- _YOUR INSTRUCTIONS_:
The exercise asks you to copy every line below in which "into" appears.

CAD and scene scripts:
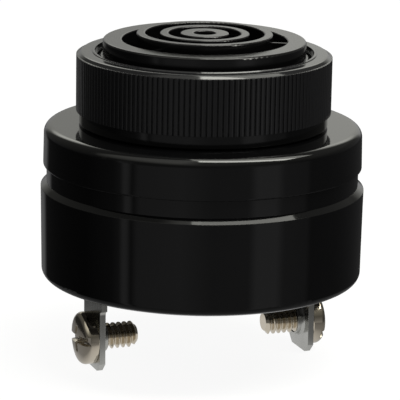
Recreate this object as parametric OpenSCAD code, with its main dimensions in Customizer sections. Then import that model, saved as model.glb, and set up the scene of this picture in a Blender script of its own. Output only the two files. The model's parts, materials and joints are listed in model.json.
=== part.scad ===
// Panel mount piezo buzzer: a moulded body with a threaded neck and a ring
// grille, a knurled ring nut that clamps the panel against the flange, and two
// tab terminals with clamp screws at the back.
// Origin: centre of the flange's seating face. +Z runs out through the grille,
// the terminals stand side by side along X. All sizes in millimetres.

/* [Body] */
// Diameter of the rear case at its shoulder
case_d = 43; // [42.4:0.1:46]
// Depth of the body behind the flange face
body_depth = 20.55; // [19.5:0.05:26]
// Step in from the rear case's shoulder to the front section's wall
front_inset = 0.33; // [0.31:0.01:0.5]
// Height of the front section's wall
front_h = 5.45; // [4.6:0.05:6]
// Height of the groove where the two mouldings meet
groove_h = 2.27; // [1.8:0.01:2.8]
// Depth of that groove below the front section's wall
groove_depth = 0.45; // [0.3:0.05:0.6]
// Radius of the flange's upper edge
front_round = 1.2; // [0.8:0.05:1.8]
// Wall of the rear case
case_wall = 1.66; // [1.4:0.02:1.9]
// Thickness of the rear cover
cover_t = 2; // [1.6:0.1:2.4]

/* [Neck and grille] */
// Major diameter of the neck's thread
thread_d = 28.1; // [27.6:0.1:28.4]
// Height of the threaded length above the flange
thread_h = 9.2; // [8.4:0.1:9.4]
// Diameter of the plain rim above the thread
rim_d = 26.8; // [26:0.1:27.2]
// Height of the rim's top above the flange
rim_top = 11.36; // [11.1:0.02:11.6]
// Bore of the neck inside the rim
neck_bore_d = 21.76; // [21.2:0.02:22.4]
// Height of the grille's rings above the flange
grille_top = 12.23; // [11.9:0.01:12.8]
// Depth of the grille's rings
grille_depth = 2.9; // [2.4:0.1:3.4]
// Outer diameter of the grille's larger ring
ring_outer_d = 17.96; // [17.4:0.02:18.6]
// Outer diameter of the grille's smaller ring
ring_inner_d = 11.82; // [11.2:0.02:12.4]
// Width of each ring
ring_w = 1.16; // [0.9:0.02:1.4]
// Diameter of the middle disc
disc_d = 6.44; // [6:0.02:7]
// Diameter of the hole in the middle disc
disc_hole_d = 2.86; // [2:0.02:3.4]
// Ribs that carry each ring
rib_count = 3; // [3:1:6]
// Width of a rib
rib_w = 0.3; // [0.25:0.01:0.6]

/* [Ring nut] */
// Diameter over the knurl
nut_d = 33.8; // [33:0.1:35]
// Height of the ring nut
nut_h = 9.85; // [9.6:0.05:10.6]
// Number of teeth in the knurl
tooth_count = 150; // [120:1:160]
// Depth of a tooth
tooth_depth = 0.28; // [0.15:0.01:0.35]
// Height of the smooth collar below the knurl
collar_h = 1.9; // [1.4:0.1:2.6]
// Depth of the recess in the nut's top
nut_recess = 0.65; // [0.4:0.01:1]
// Radius of the nut's upper edge
nut_round = 1.1; // [0.8:0.01:1.5]

/* [Terminals] */
// Distance between the terminals' centre planes
tab_spacing = 29.8; // [28:0.1:31]
// Width of a tab
tab_w = 6.8; // [6.2:0.05:7.2]
// Thickness of a tab
tab_t = 0.8; // [0.7:0.05:1]
// Length of a tab below the rear cover
tab_reach = 11.55; // [11:0.05:14]
// Distance of the screw's axis from the tab's tip
screw_from_tip = 4; // [3.8:0.1:4.6]
// Major diameter of the clamp screw's thread
screw_d = 3.5; // [3:0.1:3.6]
// Length of the clamp screw under its head
screw_len = 6.1; // [5:0.1:8]
// Diameter of the screw's head
head_d = 7.05; // [6.4:0.05:7.4]
// Height of the screw's head
head_h = 2.25; // [2:0.05:2.5]

/* [Sounder and circuit] */
// Wall of the front section around the transducer
spigot_wall = 1.88; // [1.5:0.02:2.4]
// Width of bare brass around the ceramic
brass_margin = 5; // [4.6:0.1:8]
// Width of bare ceramic around the silver electrode
ceramic_margin = 0.8; // [0.5:0.1:3]
// Thickness of the circuit board
board_t = 1.6; // [1:0.1:1.6]

/* [Hidden] */
$fn = 96;

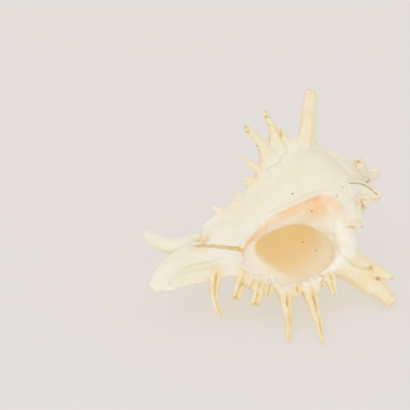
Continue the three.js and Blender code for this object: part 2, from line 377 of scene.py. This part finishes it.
# root and tip as (radius, below, angle), then how it differs from the plain spine: radius of the
# root, bow of the middle towards the canal or the place it goes via, width lost at the tip, half the
# groove's opening at the root and at the tip as a share of the radius there, how far the groove is
# turned from the way the shell grew, how far the root spreads, how ragged a broken end is in mm, and
# how much yellower than the whorls it is
plainSpine = {
    "radius": 3,
    "bow": 0,
    "via": None,
    "taper": 0.72,
    "gape": (0.4, 0.3),
    "turned": 0,
    "spread": 0.4,
    "broken": 0,
    "tint": 1,
}
spines = {
    "lip": [
        (
            (13, 145, 5),
            (54, 169.5, 0),
            dict(radius=4.8, bow=11, taper=0.7, gape=(0.16, 0.2), spread=0.5),
        ),
        ((29, 135, 3), (38, 143, 0), dict(radius=4.2, taper=0.3, gape=(0.2, 0.5), broken=1.5)),
        ((32, 137, 3), (46, 153, 0), dict(radius=4.2, bow=1, taper=0.2, gape=(0.16, 0.45), broken=2.5)),
        ((37, 131, 3), (43.5, 140, 0), dict(radius=3.6, taper=0.5, gape=(0.3, 0.5), broken=1)),
        ((40, 128, 3), (55.5, 143.5, 0), dict(radius=4.4, taper=0.25, gape=(0.16, 0.45), broken=2.5)),
        ((45, 123, 3), (54, 132, 0), dict(radius=4, taper=0.5, gape=(0.3, 0.5), broken=1)),
        (
            (49, 115, 3),
            (89.6, 137.2, 2),
            dict(radius=5.6, bow=-2, taper=0.76, gape=(0.12, 0.14), spread=1),
        ),
        ((53, 108, 3), (63, 113, 0), dict(radius=4, taper=0.5, gape=(0.3, 0.5), broken=1)),
        (
            (54, 98, 3),
            (102.9, 118.6, -1),
            dict(radius=6.2, bow=1, taper=0.78, gape=(0.12, 0.14), spread=1),
        ),
        ((55, 90, 3), (64, 94, 0), dict(radius=3.4, taper=0.4, gape=(0.3, 0.5), broken=1)),
        ((54, 82, 4), (72, 88, 2), dict(radius=4.6, taper=0.5, gape=(0.16, 0.45), broken=1.5)),
        ((44, 69, 6), (93.6, 48.6, 8.2), dict(radius=12, bow=-3, taper=0.62, gape=None, broken=3)),
        ((60, 58, 7), (79, 41.8, 3), dict(radius=7.5, bow=-2, taper=0.7, gape=None, broken=0.6)),
    ],
    "top": [
        (
            (35, 57, 224),
            (76.3, 41.5, 228),
            dict(radius=7.4, taper=0.15, gape=(0.16, 0.4), turned=50, broken=2.4),
        ),
        (
            (46, 69, 222),
            (57, 71.5, 226),
            dict(radius=4, taper=0.3, gape=(0.3, 0.5), turned=120, broken=1),
        ),
        (
            (43, 75, 221),
            (73.7, 81, 226),
            dict(radius=5.6, bow=-1, taper=0.5, turned=60, spread=1, broken=2),
        ),
        (
            (40, 83, 221),
            (68.5, 98.2, 226),
            dict(radius=6.2, bow=-1, taper=0.55, turned=60, spread=1, broken=2),
        ),
        ((31, 91, 221), (51.6, 108.8, 226), dict(radius=4.2, turned=60, spread=0.9)),
        ((26, 98, 222), (35.5, 109.7, 226), dict(radius=3.4)),
        ((25, 102, 222), (31, 110, 226), dict(radius=3)),
        ((12, 106, 224), (25, 118.5, 226), dict(radius=7, taper=0.4, gape=None, tint=0.2)),
        ((8, 124, 226), (24, 137.9, 226), dict(radius=6.5, taper=0.85, spread=0.8, tint=0.3)),
    ],
    "hidden": [
        ((50, 58, 116), (92.3, 50, 108), dict(radius=6.4, bow=3)),
        ((53, 74, 116), (84.8, 84, 108), dict(radius=5)),
        ((50, 84, 116), (64, 92, 114), dict(radius=3.6)),
        ((44, 92, 116), (70, 112, 113), dict(radius=4.4)),
        ((36, 100, 116), (47, 112, 115), dict(radius=3.4)),
        ((28, 108, 116), (40, 124, 115), dict(radius=3.6)),
        ((20, 118, 116), (32, 136, 115), dict(radius=3.8, bow=2)),
    ],
    "spire": [
        (
            (30, 53, 303),
            (33, 24.5, 328),
            dict(radius=8.5, via=(28, 36, 309), taper=0.55, gape=None, broken=1.5),
        ),
        ((24, 48, 326), (39, 51, 341), dict(radius=8, taper=0.2, gape=None, broken=4)),
        ((38, 53, 335), (43, 48, 345), dict(radius=3.6, taper=0.3, gape=None, broken=2)),
        ((18, 35, 325), (32.5, 38, 329), dict(radius=6.2, taper=0.05, gape=None, broken=2)),
        ((20, 33, 328), (31, 29, 332), dict(radius=3.8, taper=0.3, gape=None, broken=1.5)),
        ((8, 21, 246), (17, 17, 248), dict(radius=5, taper=0.3, gape=None, broken=1)),
        ((10, 26, 268), (21, 27, 268), dict(radius=4.4, taper=0.4, gape=None, broken=1)),
        ((2, 10, 270), (0.5, 1.5, 270), dict(radius=5, taper=0.15, gape=None, broken=1.5)),
        ((14, 24, 106), (27, 22, 106), dict(radius=4, taper=0.4, broken=1)),
        ((15, 30, 226), (23, 30, 226), dict(radius=3.6, taper=0.4, broken=1)),
    ],
}

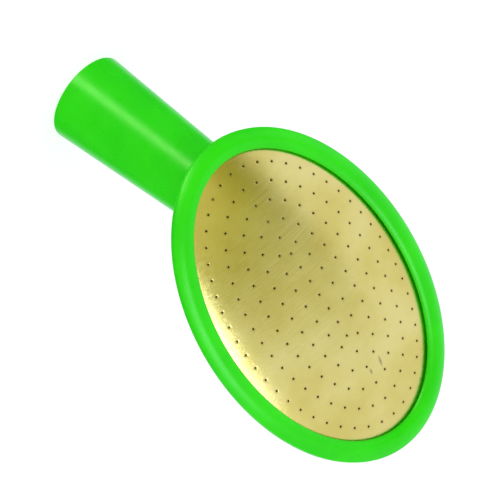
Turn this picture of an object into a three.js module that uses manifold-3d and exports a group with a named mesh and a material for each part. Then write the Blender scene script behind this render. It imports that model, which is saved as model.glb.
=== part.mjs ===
// Oval watering rose: a tapered push-on socket that opens into a shallow oval bowl, closed by a domed and
// perforated brass face. The face lies on a rubber gasket and is clamped by a moulded bezel ring, whose
// tongue sits in a groove in the body's flange.
//
// Row frame, in millimetres: the origin is the centre of the socket's open end, +Z runs up the socket's
// axis towards the head, and the face looks to the front (-Y) and up. X = 0 is the plane of symmetry.
//
// Head frame, in which the pieces are drawn: x runs along the oval's long axis, away from the socket,
// y runs across it, z is the face's outward normal, and z = 0 is the top of the brass sheet at its edge.

import * as THREE from "three";
import { ParametricGeometry } from "three/addons/geometries/ParametricGeometry.js";
import { mergeVertices } from "three/addons/utils/BufferGeometryUtils.js";
import Module from "manifold-3d";

// ---- driving dimensions, mm ----

// Clearance between pieces that bear on each other or fit into each other.
const clearance = 0.3;

// Face: the oval window in the bezel, the dome that fills it, and the sheet.
const windowLength = 106.9;
const windowWidth = 73.3;
const sheetThickness = 0.5;
const domeCrown = 5.5;
const domePower = 2.6; // above 2, the dome is flatter on top and steeper near its edge
const domeReach = 1.6; // how far the dome runs on under the bezel before the sheet goes flat
const sheetLap = 3.2; // how far the sheet's flat edge reaches under the bezel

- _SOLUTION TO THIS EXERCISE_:
Turn this picture of an object into a three.js module that uses manifold-3d and exports a group with a named mesh and a material for each part. Then write the Blender scene script behind this render. It imports that model, which is saved as model.glb.
// Oval watering rose: a tapered push-on socket that opens into a shallow oval bowl, closed by a domed and
// Clearance between pieces that bear on each other or fit into each other.